[Dataset excerpt]
--- start ---
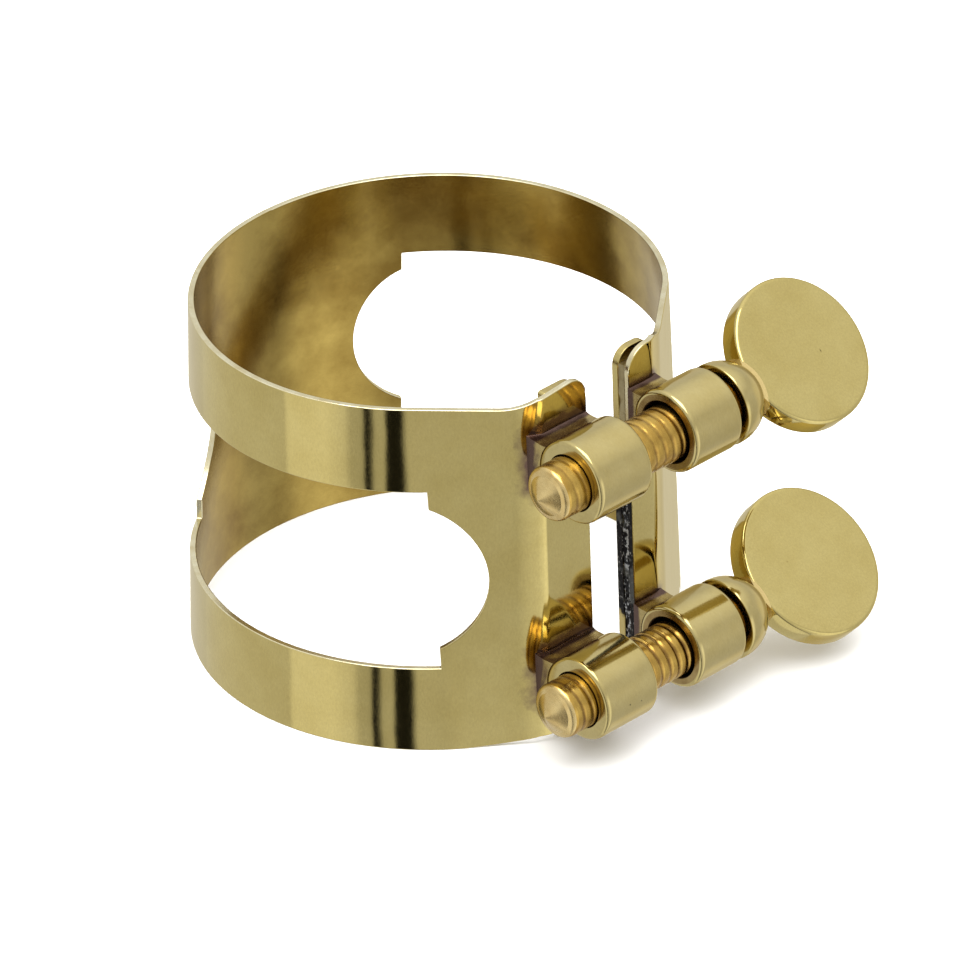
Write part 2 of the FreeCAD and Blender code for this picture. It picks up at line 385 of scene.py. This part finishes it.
def section(z, part):
    """Outer face of one half of the band at height z, seen from above.

    Returns points from the gap to the back, with x counted outwards.
    """
    radius = R_BOTTOM + (R_TOP - R_BOTTOM) * z / HEIGHT
    corner = part["corner"]
    if part["web"] is None:
        turn = math.atan2(corner, FLANGE_Y)
        turn += math.acos(radius / math.hypot(corner, FLANGE_Y))
        round_turn, join_r = turn, 0.0
    else:
        turn, join_r = math.radians(part["web"][0]), part["web"][1]
        offset = corner * math.sin(turn) + FLANGE_Y * math.cos(turn)
        round_turn = turn + math.acos((offset - join_r) / (radius - join_r))
    tight_r, soft_r, share = part["bend"]
    mid = share * turn
    rise = tight_r * (1 - math.cos(mid))
    rise += soft_r * (math.cos(mid) - math.cos(turn))
    run = tight_r * math.sin(mid) + soft_r * (math.sin(turn) - math.sin(mid))
    bend_x = corner - run + rise / math.tan(turn)
    shift = radius - join_r

    def arc(x, y, reach, start, end, count):
        turns = np.linspace(start, end, count)
        return np.stack([x + reach * np.sin(turns), y - reach * np.cos(turns)], 1)

    flat = np.linspace((part["edge"], -FLANGE_Y), (bend_x, -FLANGE_Y), 40)
    tight = arc(bend_x, tight_r - FLANGE_Y, tight_r, 0, mid, 24)
    soft_x = tight[-1][0] - soft_r * math.sin(mid)
    soft_y = tight[-1][1] + soft_r * math.cos(mid)
    soft = arc(soft_x, soft_y, soft_r, mid, turn, 24)
    join = arc(shift * math.sin(round_turn), -shift * math.cos(round_turn),
               join_r, turn, round_turn, 60)
    web = np.linspace(soft[-1], join[0], 60)
    back = arc(0, 0, radius, round_turn, math.pi, 500)
    runs = [flat, tight[1:], soft[1:], web[1:], back[1:]]
    if join_r:
        runs.insert(4, join[1:])
    return np.concatenate(runs)


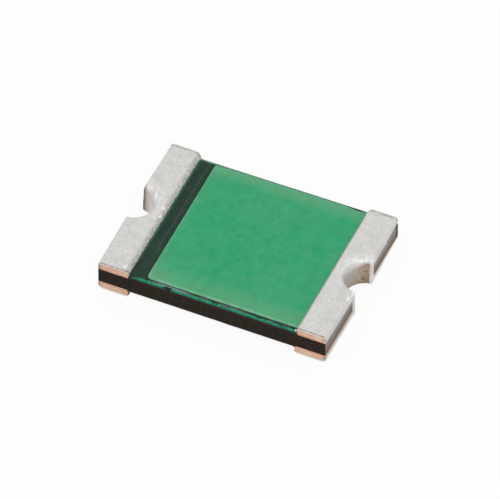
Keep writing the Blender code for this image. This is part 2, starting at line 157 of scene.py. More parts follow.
class FuseCoatSettings(bpy.types.PropertyGroup):
    """Green solder mask"""
    over_gap: length_property("Over the gap", 0.060, "Thickness on the polymer beside the foil")
    over_foil: length_property("Over the foil", 0.050, "Thickness on the foil")
    at_margin: length_property("At the margin", 0.052, "Thickness on the margins at the saw cuts")
    front_margin: length_property("Front margin", 0.100, "From the front saw cut to the foil")
    back_margin: length_property("Back margin", 0.117, "From the back saw cut to the foil")
    front_corner: length_property("Front corner", 0.090, "Radius of the foil's corner at the front")
    back_corner: length_property("Back corner", 0.040, "Radius of the foil's corner at the back")
    step: length_property("Step", 0.030, "Width of the step down from the foil")
    kink: length_property("Kink", 0.115, "From the foil's edge to where the coat begins to climb")
    meniscus: length_property("Meniscus", 0.012, "How far the coat climbs the pads' flanks")
    tuck: length_property("Tuck", 0.015, "How far the coat reaches under the edges of the tin")
    rim_width: length_property("Rim width", 0.058, "Mean width of the chipped rim")
    rim_drop: length_property("Rim drop", 0.010, "Mean depth of the chipped rim")
    lower_rim_width: length_property("Lower rim width", 0.029, "Mean width of the lower rim")
    lower_rim_drop: length_property("Lower rim drop", 0.024, "Mean depth of the lower rim")
    sag: length_property("Sag", 0.055, "How far the step at the back sags past the foil's edge")
    bay_at: length_property("Bay", 0.21, "From the far pad to a bay in the sagging step")
    bay_reach: length_property("Bay size", 0.20, "From the bay's middle to its ends")
    worn_reach: length_property("Worn reach", 3.4, "Length of the worn back rim")
    worn_width: length_property("Worn width", 0.092, "Width of the worn back rim at the left pad")
    chunk_at: length_property("Missing chunk", 1.365, "From the left end to a broken-out chunk")
    chunk_reach: length_property("Chunk size", 0.085, "From the chunk's middle to its ends")
    green: colour_property("Green", "#199c66", "Coat over copper foil")
    cool: colour_property("Cool green", "#3fb08a", "Cloudy places in the coat over the foil")
    pale: colour_property("Pale green", "#69a579", "Thin coat near the foil's edges")
    # Partly a painted highlight on the rounded edge of the step
    edge: colour_property("Edge green", "#8cc09a", "Thinnest coat, on the foil's very edge")
    dark: colour_property("Dark green", "#0c3328", "Coat over bare black polymer")
    # Painted shade in the corner at the foot of the step; also the dark of the broken rim's hole
    foot: colour_property("Foot of the step", "#0a1c17", "Coat in the corner below the foil's edge")
    # Grey for the mottle, and a painted highlight on the fold
    line: colour_property("Fold line", "#4a5044", "Where the coat begins to climb the foil")
    flank: colour_property("Flank", "#37835f", "Coat that climbs the pads' flanks")
    # Painted reflection on the narrow flat along the front margin
    ledge_sheen: colour_property("Ledge", "#8b8c9b", "Thin coat on the front margin")
    rim: colour_property("Broken rim", "#1f9a71", "Freshly broken resin")
    # Painted shade on broken resin
    rim_shade: colour_property("Rim shade", "#0c4c3a", "Broken resin that faces down or lies deep")
    # Near black on the lower part of the coat's cut face, next to the core
    cut_face_dark: colour_property("Smear", "#231c16", "Carbon that the saw wiped over the coat's cut face")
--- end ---
▸ **PROBLEM**
Show the data once more, exactly as it was written.

▸ **OUTPUT OF THE TASK**
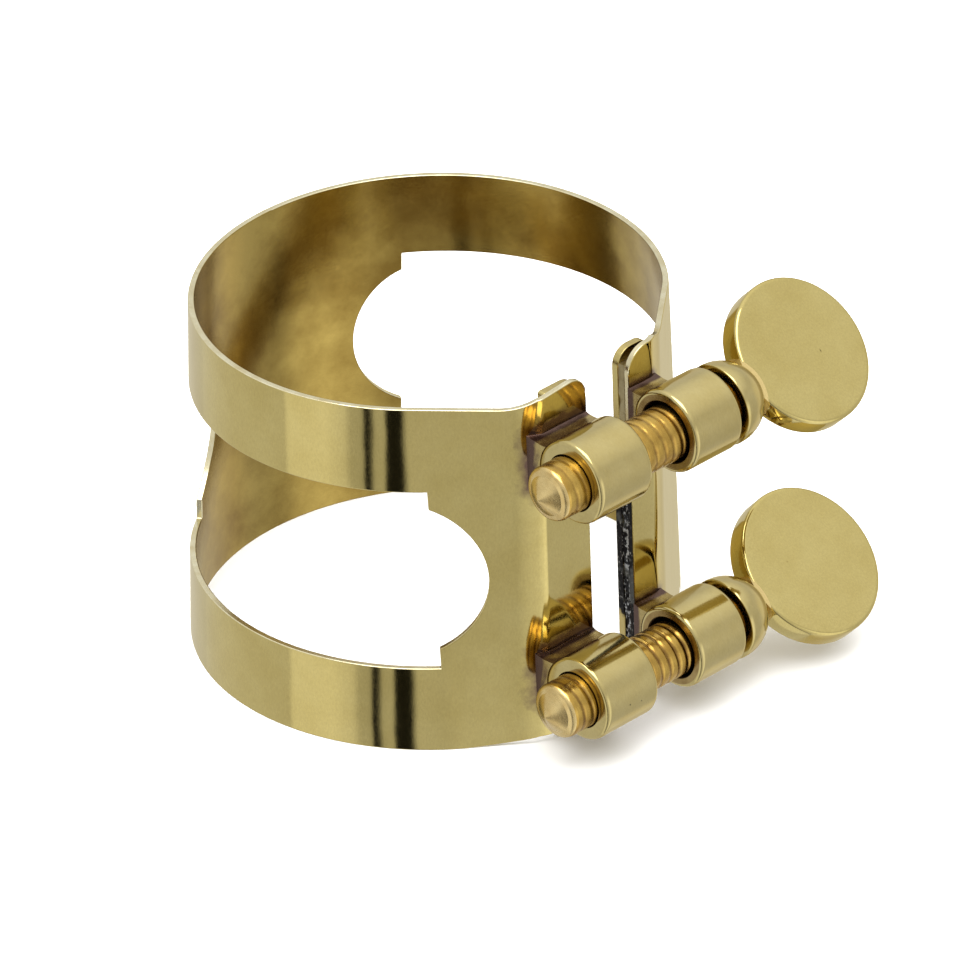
Write part 2 of the FreeCAD and Blender code for this picture. It picks up at line 385 of scene.py. This part finishes it.
def section(z, part):
    """Outer face of one half of the band at height z, seen from above.

    Returns points from the gap to the back, with x counted outwards.
    """
    radius = R_BOTTOM + (R_TOP - R_BOTTOM) * z / HEIGHT
    corner = part["corner"]
    if part["web"] is None:
        turn = math.atan2(corner, FLANGE_Y)
        turn += math.acos(radius / math.hypot(corner, FLANGE_Y))
        round_turn, join_r = turn, 0.0
    else:
        turn, join_r = math.radians(part["web"][0]), part["web"][1]
        offset = corner * math.sin(turn) + FLANGE_Y * math.cos(turn)
        round_turn = turn + math.acos((offset - join_r) / (radius - join_r))
    tight_r, soft_r, share = part["bend"]
    mid = share * turn
    rise = tight_r * (1 - math.cos(mid))
    rise += soft_r * (math.cos(mid) - math.cos(turn))
    run = tight_r * math.sin(mid) + soft_r * (math.sin(turn) - math.sin(mid))
    bend_x = corner - run + rise / math.tan(turn)
    shift = radius - join_r

    def arc(x, y, reach, start, end, count):
        turns = np.linspace(start, end, count)
        return np.stack([x + reach * np.sin(turns), y - reach * np.cos(turns)], 1)

    flat = np.linspace((part["edge"], -FLANGE_Y), (bend_x, -FLANGE_Y), 40)
    tight = arc(bend_x, tight_r - FLANGE_Y, tight_r, 0, mid, 24)
    soft_x = tight[-1][0] - soft_r * math.sin(mid)
    soft_y = tight[-1][1] + soft_r * math.cos(mid)
    soft = arc(soft_x, soft_y, soft_r, mid, turn, 24)
    join = arc(shift * math.sin(round_turn), -shift * math.cos(round_turn),
               join_r, turn, round_turn, 60)
    web = np.linspace(soft[-1], join[0], 60)
    back = arc(0, 0, radius, round_turn, math.pi, 500)
    runs = [flat, tight[1:], soft[1:], web[1:], back[1:]]
    if join_r:
        runs.insert(4, join[1:])
    return np.concatenate(runs)


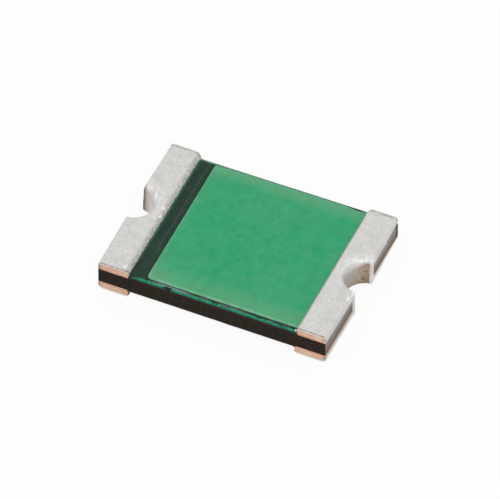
Keep writing the Blender code for this image. This is part 2, starting at line 157 of scene.py. More parts follow.
class FuseCoatSettings(bpy.types.PropertyGroup):
    """Green solder mask"""
    over_gap: length_property("Over the gap", 0.060, "Thickness on the polymer beside the foil")
    over_foil: length_property("Over the foil", 0.050, "Thickness on the foil")
    at_margin: length_property("At the margin", 0.052, "Thickness on the margins at the saw cuts")
    front_margin: length_property("Front margin", 0.100, "From the front saw cut to the foil")
    back_margin: length_property("Back margin", 0.117, "From the back saw cut to the foil")
    front_corner: length_property("Front corner", 0.090, "Radius of the foil's corner at the front")
    back_corner: length_property("Back corner", 0.040, "Radius of the foil's corner at the back")
    step: length_property("Step", 0.030, "Width of the step down from the foil")
    kink: length_property("Kink", 0.115, "From the foil's edge to where the coat begins to climb")
    meniscus: length_property("Meniscus", 0.012, "How far the coat climbs the pads' flanks")
    tuck: length_property("Tuck", 0.015, "How far the coat reaches under the edges of the tin")
    rim_width: length_property("Rim width", 0.058, "Mean width of the chipped rim")
    rim_drop: length_property("Rim drop", 0.010, "Mean depth of the chipped rim")
    lower_rim_width: length_property("Lower rim width", 0.029, "Mean width of the lower rim")
    lower_rim_drop: length_property("Lower rim drop", 0.024, "Mean depth of the lower rim")
    sag: length_property("Sag", 0.055, "How far the step at the back sags past the foil's edge")
    bay_at: length_property("Bay", 0.21, "From the far pad to a bay in the sagging step")
    bay_reach: length_property("Bay size", 0.20, "From the bay's middle to its ends")
    worn_reach: length_property("Worn reach", 3.4, "Length of the worn back rim")
    worn_width: length_property("Worn width", 0.092, "Width of the worn back rim at the left pad")
    chunk_at: length_property("Missing chunk", 1.365, "From the left end to a broken-out chunk")
    chunk_reach: length_property("Chunk size", 0.085, "From the chunk's middle to its ends")
    green: colour_property("Green", "#199c66", "Coat over copper foil")
    cool: colour_property("Cool green", "#3fb08a", "Cloudy places in the coat over the foil")
    pale: colour_property("Pale green", "#69a579", "Thin coat near the foil's edges")
    # Partly a painted highlight on the rounded edge of the step
    edge: colour_property("Edge green", "#8cc09a", "Thinnest coat, on the foil's very edge")
    dark: colour_property("Dark green", "#0c3328", "Coat over bare black polymer")
    # Painted shade in the corner at the foot of the step; also the dark of the broken rim's hole
    foot: colour_property("Foot of the step", "#0a1c17", "Coat in the corner below the foil's edge")
    # Grey for the mottle, and a painted highlight on the fold
    line: colour_property("Fold line", "#4a5044", "Where the coat begins to climb the foil")
    flank: colour_property("Flank", "#37835f", "Coat that climbs the pads' flanks")
    # Painted reflection on the narrow flat along the front margin
    ledge_sheen: colour_property("Ledge", "#8b8c9b", "Thin coat on the front margin")
    rim: colour_property("Broken rim", "#1f9a71", "Freshly broken resin")
    # Painted shade on broken resin
    rim_shade: colour_property("Rim shade", "#0c4c3a", "Broken resin that faces down or lies deep")
    # Near black on the lower part of the coat's cut face, next to the core
    cut_face_dark: colour_property("Smear", "#231c16", "Carbon that the saw wiped over the coat's cut face")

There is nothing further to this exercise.